JM: The best songs just have depth and soul, more so than 'happiness' or 'sadness,' which can be kind of superficial qualities. The moments I strive for in my own songs are the ones where multiple emotions seem present at once (as they usually are in daily life).
*Howard, you've known Joanna Newsom for quite some time now. How did you first discover her/meet her and what were those first songs you heard of hers doing to your head when you listened to them originally?*
Howard Draper: I was playing with Okkervil at the time, and I think it was our first West Coast tour. Joanna opened the show in San Francisco, at Hemlock Tavern, I think.
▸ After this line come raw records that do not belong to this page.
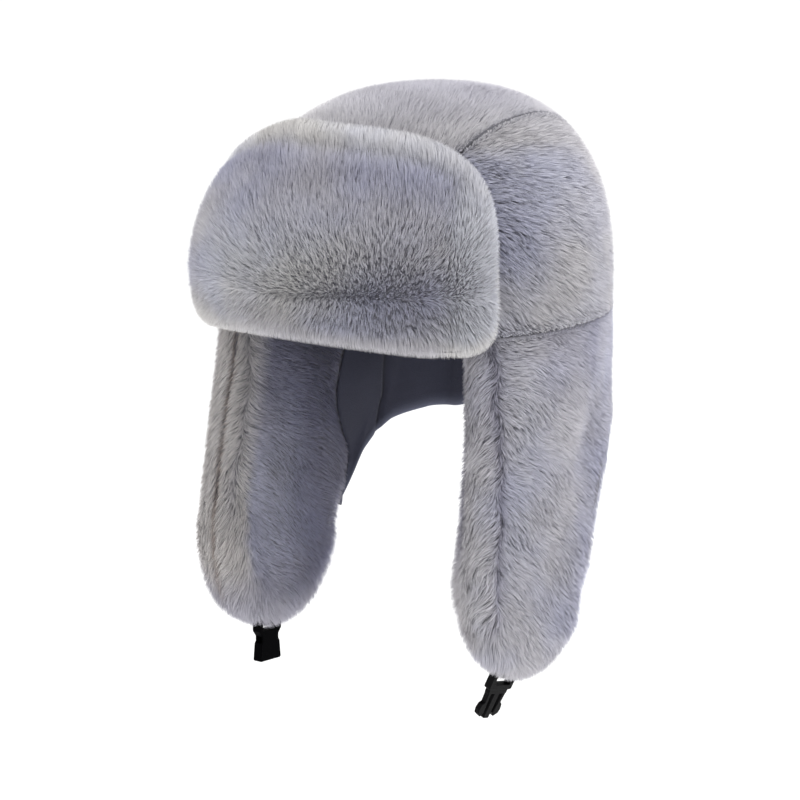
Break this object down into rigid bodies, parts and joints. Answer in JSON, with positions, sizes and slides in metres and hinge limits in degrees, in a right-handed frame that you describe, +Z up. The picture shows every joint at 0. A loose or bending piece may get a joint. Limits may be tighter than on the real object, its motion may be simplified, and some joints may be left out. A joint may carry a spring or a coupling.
{
  "type": "winter hat with ear flaps",
  "caption": "Deep-pile grey faux-fur winter hat with a turned-up front flap, hanging ear flaps, a neck band, a dark plush lining and an open side-release buckle.",
  "frame": {"origin": "middle of the head opening, level with the seam where the flaps hang from the crown", "axes": "+Z up, -Y the way the wearer looks, +X to the wearer's left"},
  "size_m": [0.2364, 0.2543, 0.3476],
  "materials": {
    "fur": "deep soft pile, light tips over a darker base",
    "flap_fur": "deep clumped pile",
    "lining": "short matt plush",
    "webbing": "narrow woven tape",
    "buckle": "fine moulded grain"
  },
  "bodies": {
    "root": {"crown_top": "fur", "crown_side_left": "fur", "crown_side_right": "fur", "crown_lining": "lining", "front_flap": "fur", "ear_flap_left": "flap_fur", "ear_flap_right": "flap_fur", "neck_band": "fur", "neck_lining": "lining", "tab_left": "webbing", "tab_right": "webbing", "buckle_plug": "buckle", "buckle_socket": "buckle"}
  },
  "joints": []
}
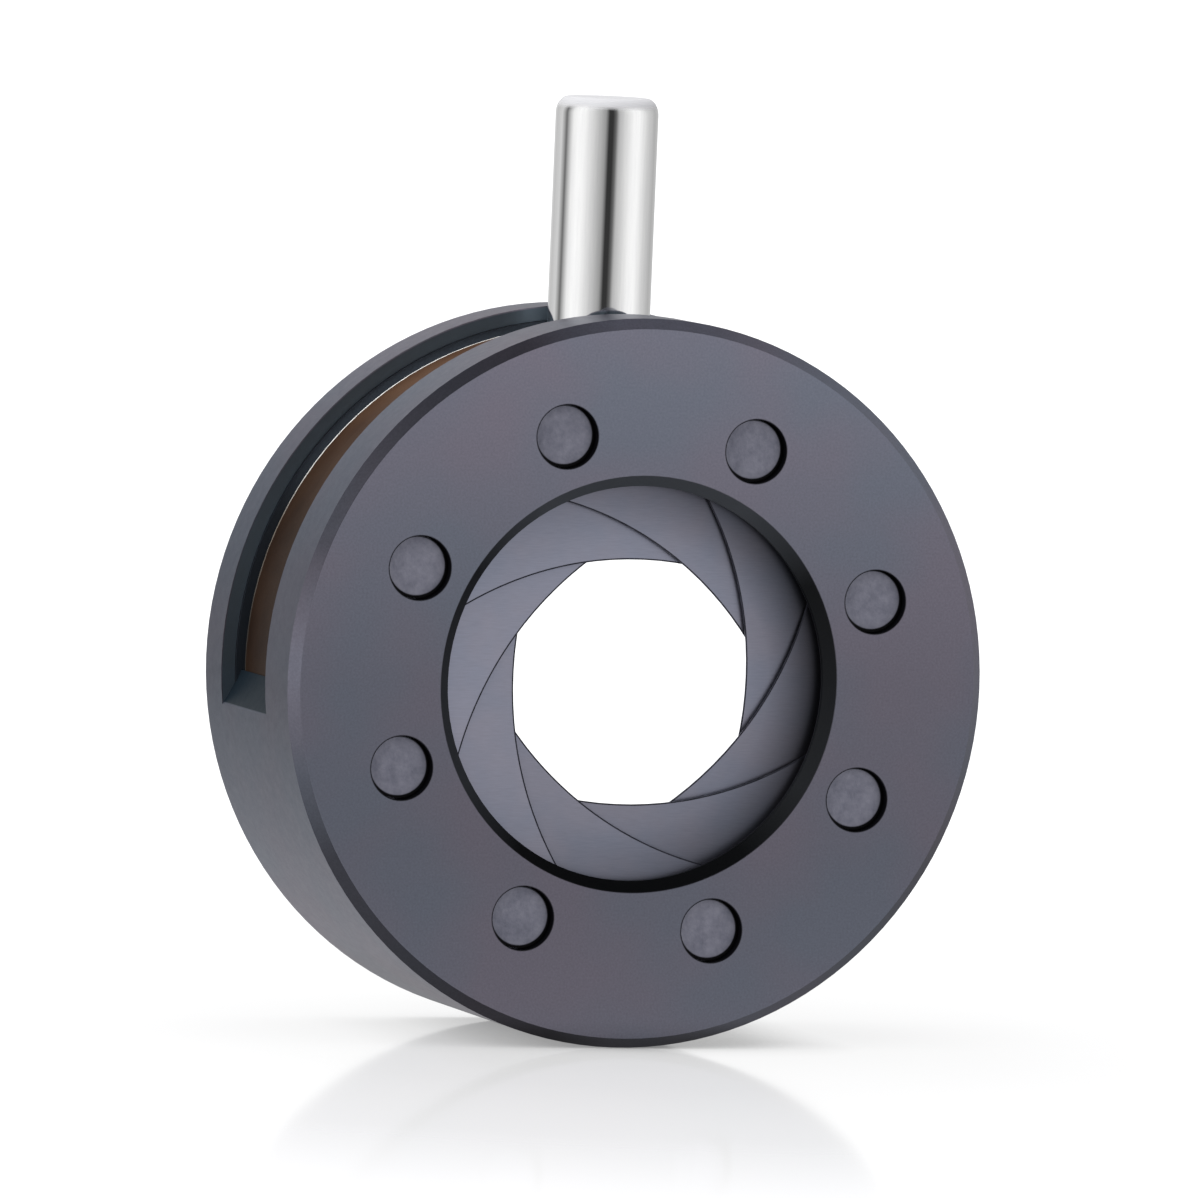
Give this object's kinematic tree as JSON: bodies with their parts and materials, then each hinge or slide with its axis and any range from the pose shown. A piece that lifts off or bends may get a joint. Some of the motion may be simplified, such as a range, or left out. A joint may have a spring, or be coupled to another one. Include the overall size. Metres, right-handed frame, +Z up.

We had no idea who she was, and she's since said that it was one of her first shows. The house sound-guy was not very accommodating and friendly, and I remember her first tune being fraught with feedback and PA problems. After no escape from the feedback, she walked away from the harp and to the front of the stage, and launched into a riveting performance of "Yarn and Glue," all a capalla. The rest of the performance was amazing and golden. The whole context was beautiful: the club was packed, the crowd was polite, the songs were amazing, her performance was serene and sincere, and it is one of the few shows that I've ever felt transported by. It ended and left me in a daze, and I still have no idea how the Okkervil set even went. Afterwards, I chased her down outside; she was loading the harp into a car. I bought a CDR from her for $3, and that's how I found out about her.
*Are you more comfortable around the clang of the city or out in desolate, country-ish silence?*
JM: The country isn't silent, and I've heard some terrible silences in cities. At least you're never alone in the country.
*What happened with Misra?*
JM: They put out a couple of our records and were good to us when we hadn't figured out how to play live and no one cared if we lived or died.